▶ [GOAL OF THE EXERCISE]:
Copy out the listing exactly.

▶ [Dataset items]:
****
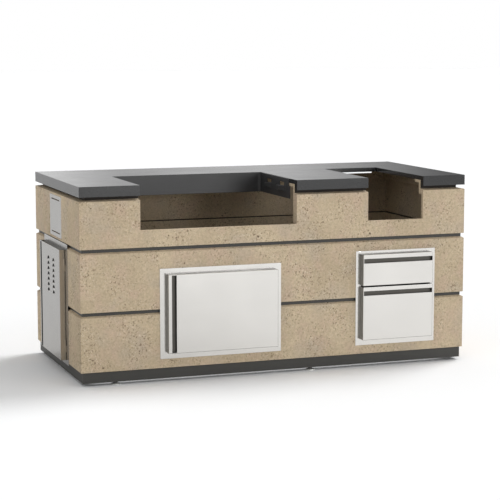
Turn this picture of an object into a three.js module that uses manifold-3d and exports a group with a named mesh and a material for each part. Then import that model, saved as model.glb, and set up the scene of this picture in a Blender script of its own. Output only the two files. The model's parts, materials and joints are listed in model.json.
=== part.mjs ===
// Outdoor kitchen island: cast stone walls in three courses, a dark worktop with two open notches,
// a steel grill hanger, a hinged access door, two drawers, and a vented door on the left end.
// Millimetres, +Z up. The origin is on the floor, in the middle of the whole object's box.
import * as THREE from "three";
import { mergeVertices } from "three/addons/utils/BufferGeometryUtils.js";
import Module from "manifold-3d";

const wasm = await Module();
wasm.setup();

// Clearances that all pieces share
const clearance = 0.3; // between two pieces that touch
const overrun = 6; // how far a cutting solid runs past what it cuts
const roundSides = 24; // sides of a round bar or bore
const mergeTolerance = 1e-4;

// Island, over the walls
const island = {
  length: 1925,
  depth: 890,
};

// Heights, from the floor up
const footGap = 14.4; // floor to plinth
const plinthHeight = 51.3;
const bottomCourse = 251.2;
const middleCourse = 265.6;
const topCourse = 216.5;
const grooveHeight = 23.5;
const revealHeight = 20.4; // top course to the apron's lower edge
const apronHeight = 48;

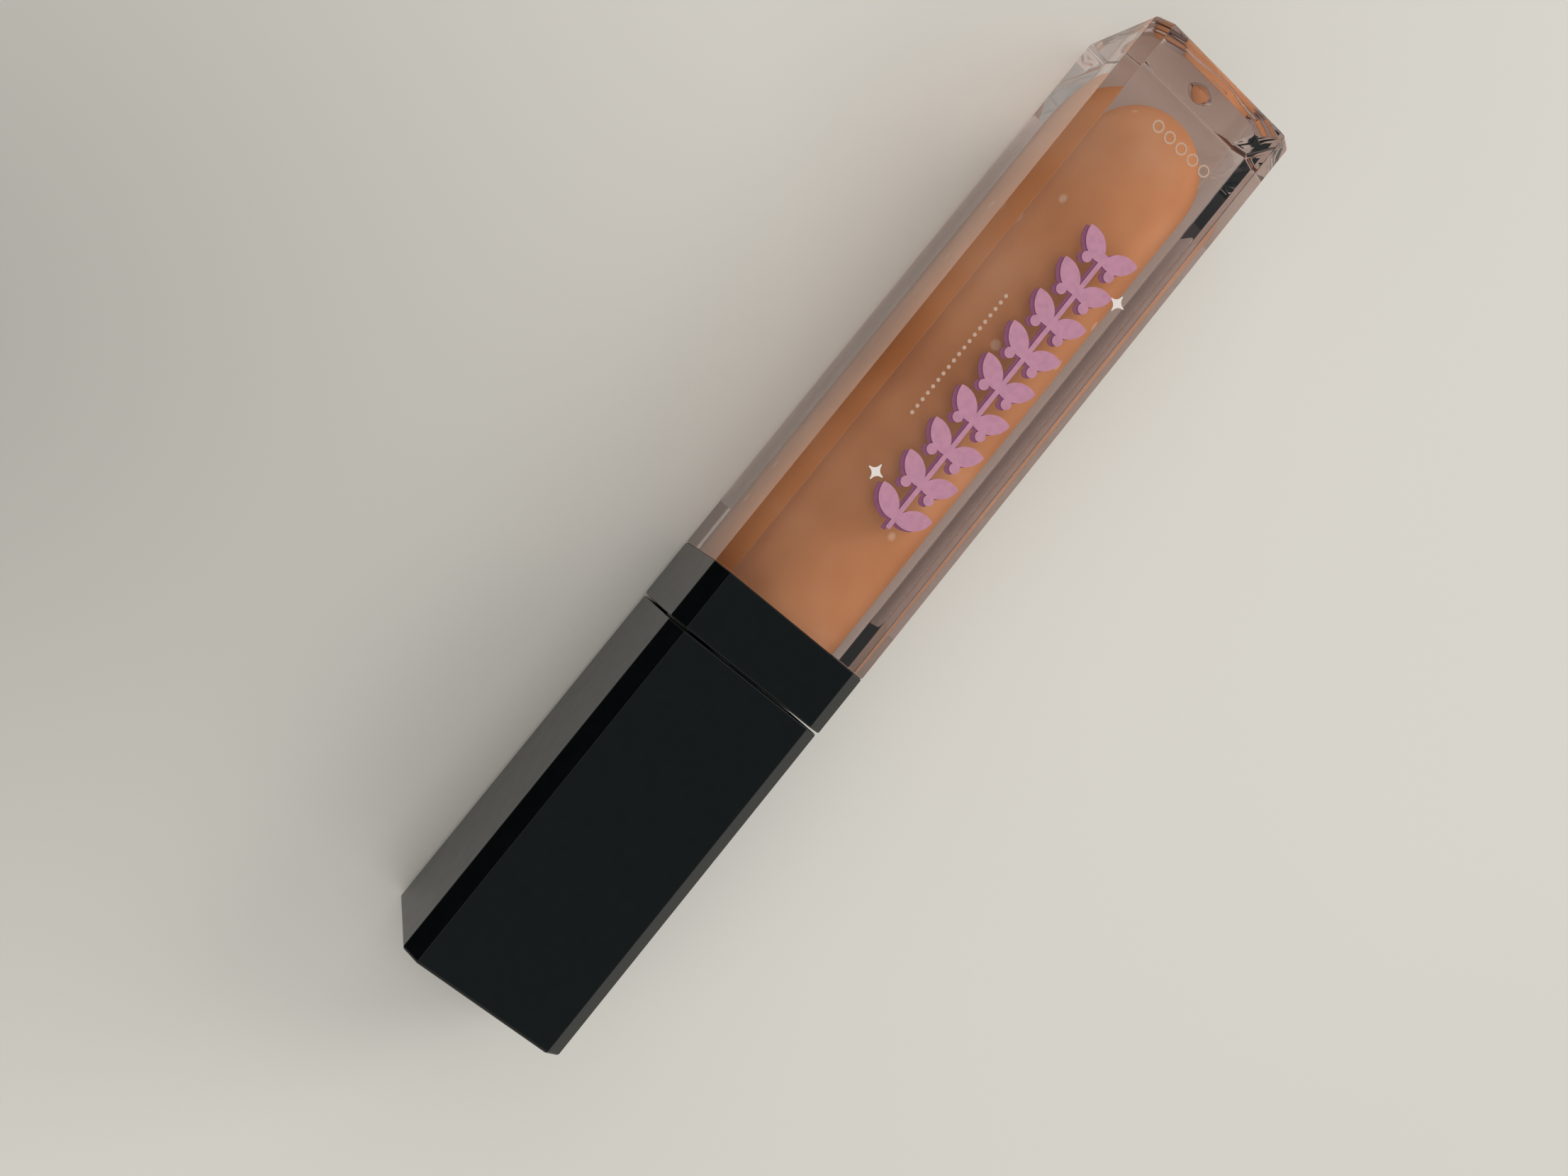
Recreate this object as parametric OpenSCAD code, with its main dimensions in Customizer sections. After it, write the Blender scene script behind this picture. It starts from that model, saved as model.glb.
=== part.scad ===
****
▶ [RESULT OF THE EXERCISE]:
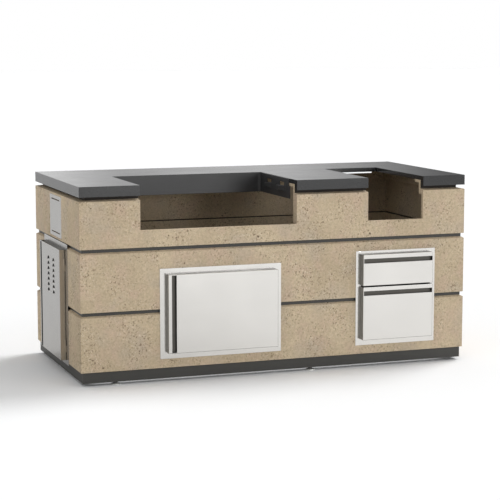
Turn this picture of an object into a three.js module that uses manifold-3d and exports a group with a named mesh and a material for each part. Then import that model, saved as model.glb, and set up the scene of this picture in a Blender script of its own. Output only the two files. The model's parts, materials and joints are listed in model.json.
=== part.mjs ===
// Outdoor kitchen island: cast stone walls in three courses, a dark worktop with two open notches,
// a steel grill hanger, a hinged access door, two drawers, and a vented door on the left end.
// Millimetres, +Z up. The origin is on the floor, in the middle of the whole object's box.
import * as THREE from "three";
import { mergeVertices } from "three/addons/utils/BufferGeometryUtils.js";
import Module from "manifold-3d";

const wasm = await Module();
wasm.setup();

// Clearances that all pieces share
const clearance = 0.3; // between two pieces that touch
const overrun = 6; // how far a cutting solid runs past what it cuts
const roundSides = 24; // sides of a round bar or bore
const mergeTolerance = 1e-4;

// Island, over the walls
const island = {
  length: 1925,
  depth: 890,
};

// Heights, from the floor up
const footGap = 14.4; // floor to plinth
const plinthHeight = 51.3;
const bottomCourse = 251.2;
const middleCourse = 265.6;
const topCourse = 216.5;
const grooveHeight = 23.5;
const revealHeight = 20.4; // top course to the apron's lower edge
const apronHeight = 48;

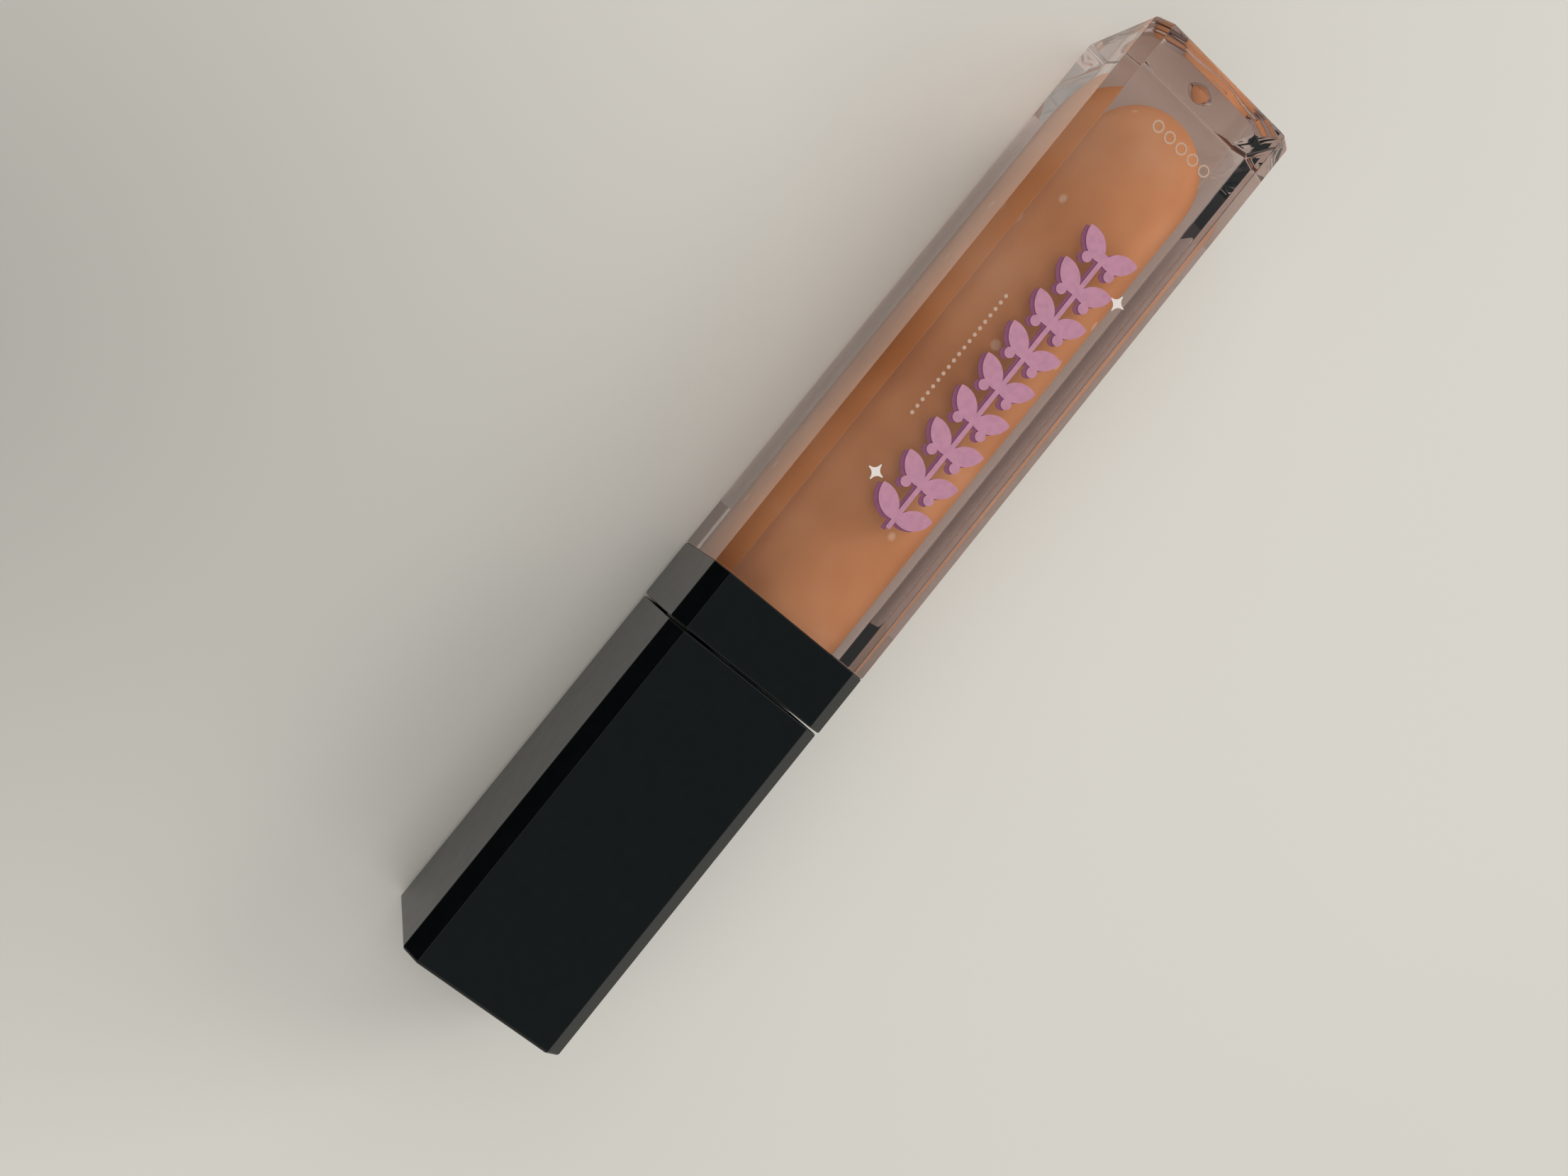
Recreate this object as parametric OpenSCAD code, with its main dimensions in Customizer sections. After it, write the Blender scene script behind this picture. It starts from that model, saved as model.glb.
=== part.scad ===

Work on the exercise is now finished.